Why IIoT Is Transforming Industry
IIoT is a major driver of what is often called Industry 4.0, a shift toward intelligent, connected, and automated industrial operations. By combining real-time data with analytics, companies can move from reactive maintenance to predictive maintenance. Instead of repairing equipment after it breaks, they can service it before failure occurs.
The benefits can be substantial:
- Reduced downtime through early fault detection
- Lower maintenance costs with predictive servicing
- Improved safety through continuous monitoring
- Better quality control using real-time production data
- Greater energy efficiency across facilities and equipment
- Smarter supply chains with asset tracking and demand visibility
Which One Matters More?
It is not really a question of which is more important.
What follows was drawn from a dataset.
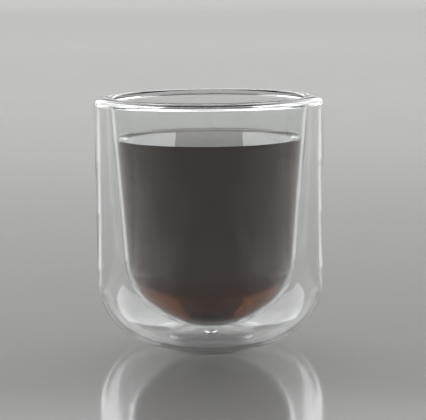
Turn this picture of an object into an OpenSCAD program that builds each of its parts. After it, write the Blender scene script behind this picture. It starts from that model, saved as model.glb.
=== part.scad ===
// Double walled glass cup.
// Two blown glasses, a straight outer one and a tapered bowl, melted together
// along one domed rim, with a closed jacket of still air between them.
// All lengths are in millimetres. The origin is the centre of the foot, on the table.

/* [Outer glass] */
// Diameter over the straight outer wall
outer_d = 83; // [78:0.5:92]
// Height from the table to the crest of the rim
cup_h = 91.2; // [84:0.2:104]
// Thickness of the outer wall
outer_wall = 1.6; // [1.2:0.1:2.2]
// Radius of the large curve at the bottom of the wall
corner_r = 22.2; // [19:0.2:24]
// Angle that the large curve turns before the flatter heel curve takes over
corner_turn = 63; // [52:1:66]
// Slope of the heel curve where it meets the foot
heel_slope = 10.5; // [6:0.5:14]
// Diameter of the foot
foot_d = 34.4; // [30:0.2:37]
// Width of the flat ring that stands on the table
foot_ring_w = 2; // [1:0.1:3]
// Height of the punt, the pushed up middle of the base
punt_rise = 1.2; // [0.8:0.1:1.8]
// Thickness of the glass over the punt
base_t = 1.8; // [1.4:0.1:2.6]

/* [Inner bowl] */
// Width of the air jacket at the weld, between the two walls
jacket_gap = 4.1; // [3.2:0.1:4.8]
// Depth of the air jacket under the bowl, above the middle of the base
floor_gap = 3.9; // [2.5:0.1:6]
// Thickness of the bowl's wall
bowl_wall = 1.5; // [1.2:0.1:2]
// Angle that the bowl's wall leans inwards towards the bottom
bowl_taper = 4.35; // [2:0.05:6]
// Radius of the large curve at the bottom of the bowl
bowl_corner_r = 26; // [20:0.5:28]
// Radius of the shallow dish of the bowl's floor
bowl_dish_r = 57; // [48:1:68]

/* [Fused rim] */
// Height of the melted band, from the weld plane to the crest
rim_h = 4.6; // [4.4:0.1:7]
// Glass between the crest and the top of the air jacket
rim_t = 1.7; // [1.4:0.1:2.4]
// Radius of the two edges of the jacket's top
jacket_edge_r = 1.1; // [0.6:0.1:1.3]
// Distance from the outer wall to the crest
crest_inset = 4.8; // [3.6:0.1:5.2]
// Radius of the domed crown of the rim
crown_r = 8.5; // [7:0.1:12]
// Radius of the rim's outer edge
lip_edge_r = 1.5; // [1:0.1:2]
// Radius of the rim's inner edge, at the mouth
mouth_edge_r = 1.1; // [0.7:0.1:1.3]

/* [Vent seal] */
// Diameter of the vent hole in the middle of the base
vent_d = 3; // [2:0.1:4]
// Diameter of the two heads of the drop of glass that closes the vent
seal_head_d = 5; // [4.4:0.1:6]
// How far each head stands out of the base
seal_head_h = 0.5; // [0.3:0.05:0.7]

/* [Hidden] */

// Facets of a full circle
$fn = 180;

// Where each main surface lies
outer_r = outer_d / 2;
foot_r = foot_d / 2;
weld_z = cup_h - rim_h;
jacket_r = outer_r - outer_wall;
bowl_weld_r = jacket_r - jacket_gap;
bowl_z = punt_rise + base_t + floor_gap;

// How far a small round is drawn past the arcs and walls that it runs into, so that
// outlines that only touch always merge
blend_overlap = 0.002;

// A direction in the section, from an angle above the outward horizontal
function heading(angle) = [cos(angle), sin(angle)];

// How far to go from a point along a unit direction until the distance to a centre is reach
function travel(from, direction, centre, reach) =
    let (gap = from - centre, along = gap * direction)
    -along + sqrt(along * along - gap * gap + reach * reach);

// Outer outline: the wall, the corner arc and the heel arc run into each other smoothly,
// and the heel arc meets the foot at its stated slope
heel_r = (outer_r - foot_r - corner_r * (1 - cos(corner_turn)))
    / (cos(corner_turn) - sin(heel_slope));
heel_centre = [foot_r, 0] - heel_r * heading(heel_slope - 90);
corner_centre = heel_centre + (heel_r - corner_r) * heading(-corner_turn);

// Punt: one dome through the inner edge of the standing ring
punt_r = foot_r - foot_ring_w;
punt_dome_r = (punt_r * punt_r + punt_rise * punt_rise) / (2 * punt_rise);
punt_centre = [0, punt_rise - punt_dome_r];

// Bowl: outward and upward directions of its leaning wall
bowl_out = heading(-bowl_taper);
bowl_up = heading(90 - bowl_taper);
bowl_weld = [bowl_weld_r, weld_z];
dish_centre = [0, bowl_z + bowl_dish_r];
bowl_corner_track = bowl_weld - bowl_corner_r * bowl_out;
bowl_corner_centre = bowl_corner_track
    - bowl_up * travel(bowl_corner_track, -bowl_up, dish_centre, bowl_dish_r - bowl_corner_r);
dish_dir = bowl_corner_centre - dish_centre;
dish_angle = atan2(dish_dir[1], dish_dir[0]);

// Rim: the crown arc, and the two edge arcs that run smoothly into it and into the walls
crown_centre = [outer_r - crest_inset, cup_h - crown_r];
lip_track = [outer_r - lip_edge_r, crown_centre[1]];
lip_centre = lip_track + [0, travel(lip_track, [0, 1], crown_centre, crown_r - lip_edge_r)];
mouth_track = bowl_weld - (bowl_wall - mouth_edge_r) * bowl_out;
mouth_centre = mouth_track
    + bowl_up * travel(mouth_track, bowl_up, crown_centre, crown_r - mouth_edge_r);
lip_dir = lip_centre - crown_centre;
mouth_dir = mouth_centre - crown_centre;
lip_angle = atan2(lip_dir[1], lip_dir[0]);
mouth_angle = atan2(mouth_dir[1], mouth_dir[0]);

// Flat top of the air jacket, and the two edge arcs that run smoothly into both walls
jacket_top_z = cup_h - rim_t;
jacket_edge_z = jacket_top_z - jacket_edge_r;
jacket_out_centre = [jacket_r - jacket_edge_r, jacket_edge_z];
jacket_in_track = bowl_weld + jacket_edge_r * bowl_out;
jacket_in_centre = jacket_in_track
    + bowl_up * (jacket_edge_z - jacket_in_track[1]) / bowl_up[1];

// Vent seal: each head is a lens whose face is one arc, and whose rim lies on the base
vent_r = vent_d / 2;
seal_head_r = seal_head_d / 2;

// Height of a dome of the base at a distance from the axis
function dome_z(dome_r, r) = punt_centre[1] + sqrt(dome_r * dome_r - r * r);

// Radius of the arc through a tip on the axis and a rim that lies a height away from it
function lens_r(rim_r, height) = (rim_r * rim_r + height * height) / (2 * height);

// The slice of a circle between two angles
module slice(centre, radius, from, to) {
    intersection() {
        translate(centre) circle(radius);
        polygon([
            centre, centre + 2 * radius * heading(from),
            centre + 2 * radius * heading((from + to) / 2), centre + 2 * radius * heading(to)
        ]);
    }
}

// A small round that runs into larger arcs or straight walls
module blend(centre, radius) {
    translate(centre) circle(radius + blend_overlap);
}

// Everything between the axis and a wall, and between two heights
module band(low, high, wall_r = outer_d) {
    translate([0, low]) square([wall_r, high - low]);
}

// Half section of the outer glass if it were solid, with its surface moved inwards by inset
module outer_outline(inset) {
    wall_r = outer_r - inset;
    floor_z = inset * cos(heel_slope);
    intersection() {
        union() {
            slice(heel_centre, heel_r - inset, -90, -corner_turn);
            blend(corner_centre, corner_r - inset);
            polygon([
                [0, floor_z], [punt_r, floor_z], [wall_r, corner_centre[1]],
                [wall_r, weld_z], [0, weld_z]
            ]);
        }
        band(floor_z, weld_z, wall_r);
    }
}

// Half section of the bowl if it were solid, with its surface moved inwards by inset
module bowl_outline(inset) {
    wall_foot = bowl_corner_centre + (bowl_corner_r - inset) * bowl_out;
    wall_top = [bowl_weld_r - inset / cos(bowl_taper), weld_z];
    intersection() {
        union() {
            slice(dish_centre, bowl_dish_r - inset, -90, dish_angle);
            blend(bowl_corner_centre, bowl_corner_r - inset);
            polygon([[0, bowl_corner_centre[1]], wall_foot, wall_top, [0, weld_z]]);
        }
        band(0, weld_z);
    }
}

// Half section of all that lies under a dome concentric with the punt
module under_dome(radius) {
    intersection() {
        translate(punt_centre) circle(radius);
        band(-bowl_z, bowl_z);
    }
}

// Half section of the closed end of the air jacket, down to a given height
module jacket_end(low) {
    bowl_face_r = bowl_weld_r - (weld_z - low) * tan(bowl_taper);
    blend(jacket_in_centre, jacket_edge_r);
    blend(jacket_out_centre, jacket_edge_r);
    polygon([
        [bowl_face_r, low], [jacket_r, low], [jacket_r, jacket_edge_z],
        [jacket_out_centre[0], jacket_top_z], [jacket_in_centre[0], jacket_top_z],
        jacket_in_centre - jacket_edge_r * bowl_out
    ]);
}

// Blown outer glass, open at the top, with the vent hole in the middle of its base
module outer_glass() {
    color("lightcyan", 0.35)
    rotate_extrude()
    difference() {
        outer_outline(0);
        difference() {
            outer_outline(outer_wall);
            under_dome(punt_dome_r + base_t);
        }
        under_dome(punt_dome_r);
        square([vent_r, bowl_z]);
    }
}

// Blown bowl that holds the drink and hangs from the rim
module inner_bowl() {
    color("azure", 0.35)
    rotate_extrude()
    difference() {
        bowl_outline(0);
        bowl_outline(bowl_wall);
    }
}

// Domed ring of melted glass that joins the two walls and closes the air jacket
module fused_rim() {
    low = crown_centre[1] - rim_h;
    mouth_face_r = bowl_weld_r - (weld_z - low) * tan(bowl_taper) - bowl_wall / cos(bowl_taper);
    color("aliceblue", 0.5)
    rotate_extrude()
    intersection() {
        difference() {
            union() {
                slice(crown_centre, crown_r, lip_angle, mouth_angle);
                blend(lip_centre, lip_edge_r);
                blend(mouth_centre, mouth_edge_r);
                polygon([
                    [mouth_face_r, low], [outer_r, low], [outer_r, lip_centre[1]],
                    mouth_centre - mouth_edge_r * bowl_out
                ]);
            }
            jacket_end(low);
        }
        band(weld_z, cup_h + rim_h, outer_r);
    }
}

// Drop of glass melted into the vent hole, with a flat head on each side of the base
module vent_seal() {
    low_tip = punt_rise - seal_head_h;
    high_tip = punt_rise + base_t + seal_head_h;
    low_r = lens_r(seal_head_r, dome_z(punt_dome_r, seal_head_r) - low_tip);
    high_r = lens_r(seal_head_r, high_tip - dome_z(punt_dome_r + base_t, seal_head_r));
    color("whitesmoke", 0.6)
    rotate_extrude()
    difference() {
        intersection() {
            translate([0, low_tip + low_r]) circle(low_r);
            translate([0, high_tip - high_r]) circle(high_r);
            band(0, bowl_z);
        }
        difference() {
            under_dome(punt_dome_r + base_t);
            under_dome(punt_dome_r);
            square([vent_r, bowl_z]);
        }
    }
}

outer_glass();
inner_bowl();
fused_rim();
vent_seal();
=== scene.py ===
import math

import bmesh
import bpy
from mathutils import Matrix, Vector


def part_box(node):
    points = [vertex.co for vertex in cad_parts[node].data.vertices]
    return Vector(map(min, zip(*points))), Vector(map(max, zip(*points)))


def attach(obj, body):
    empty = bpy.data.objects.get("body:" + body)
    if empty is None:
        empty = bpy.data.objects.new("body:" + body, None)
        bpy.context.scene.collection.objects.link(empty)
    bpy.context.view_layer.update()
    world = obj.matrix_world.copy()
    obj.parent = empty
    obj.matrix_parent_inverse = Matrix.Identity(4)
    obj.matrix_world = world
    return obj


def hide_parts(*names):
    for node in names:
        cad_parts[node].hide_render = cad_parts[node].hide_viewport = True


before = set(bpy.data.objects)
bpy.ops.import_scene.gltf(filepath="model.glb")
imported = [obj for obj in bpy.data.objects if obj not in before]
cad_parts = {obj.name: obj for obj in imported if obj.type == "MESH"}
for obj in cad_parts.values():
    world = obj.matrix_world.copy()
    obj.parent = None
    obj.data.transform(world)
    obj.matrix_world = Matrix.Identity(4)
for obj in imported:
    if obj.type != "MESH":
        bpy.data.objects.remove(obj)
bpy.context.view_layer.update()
print("frame loaded:", sorted(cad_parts))

mm = 0.001
scene = bpy.context.scene


# Camera, fitted to the outline of the cup in the photograph; turns are in radians
cameraView = {
    "place": (0.0, -0.4494, 0.1235),
    "pan": 0.0025,  # to the right
    "tilt": 0.1637,  # downwards
    "roll": -0.0095,
    "focalPixels": 1242.1,
    "frameWidth": 426,
    "sensorWidth": 36.0,
    "nearClip": 0.01,
}


def makeCamera(values):
    pan, tilt, roll = values["pan"], values["tilt"], values["roll"]
    forward = Vector((
        math.sin(pan) * math.cos(tilt), math.cos(pan) * math.cos(tilt), -math.sin(tilt)
    ))
    level = forward.cross(Vector((0, 0, 1))).normalized()
    upright = level.cross(forward)
    right = level * math.cos(roll) + upright * math.sin(roll)
    up = upright * math.cos(roll) - level * math.sin(roll)
    data = bpy.data.cameras.new("photoCamera")
    data.sensor_width = values["sensorWidth"]
    data.lens = values["focalPixels"] * values["sensorWidth"] / values["frameWidth"]
    data.clip_start = values["nearClip"]
    camera = bpy.data.objects.new("photoCamera", data)
    axes = Matrix((right, up, -forward)).transposed().to_4x4()
    camera.matrix_world = Matrix.Translation(values["place"]) @ axes
    scene.collection.objects.link(camera)
    scene.camera = camera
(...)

IoT and IIoT solve different problems. IoT improves daily experiences and helps people interact with technology more naturally. IIoT improves industrial performance and helps organizations operate complex systems more safely and efficiently.
For consumers, IoT may be more visible because it appears in homes, cars, and personal devices. For economies and infrastructure, IIoT may have a deeper impact because it supports manufacturing, logistics, energy, agriculture, and utilities.
Final Thoughts
IoT and IIoT are closely related, but they are not interchangeable. IoT connects everyday devices to make life easier, while IIoT connects industrial assets to make operations smarter, safer, and more reliable. The difference lies not only in the devices themselves, but in the expectations placed on them: IIoT must handle higher stakes, harsher environments, stricter security, and more complex data.
As connected technology continues to evolve, both IoT and IIoT will become more common and more powerful. Whether it is a thermostat learning your schedule or a turbine predicting its own maintenance needs, the real value comes from turning data into better decisions.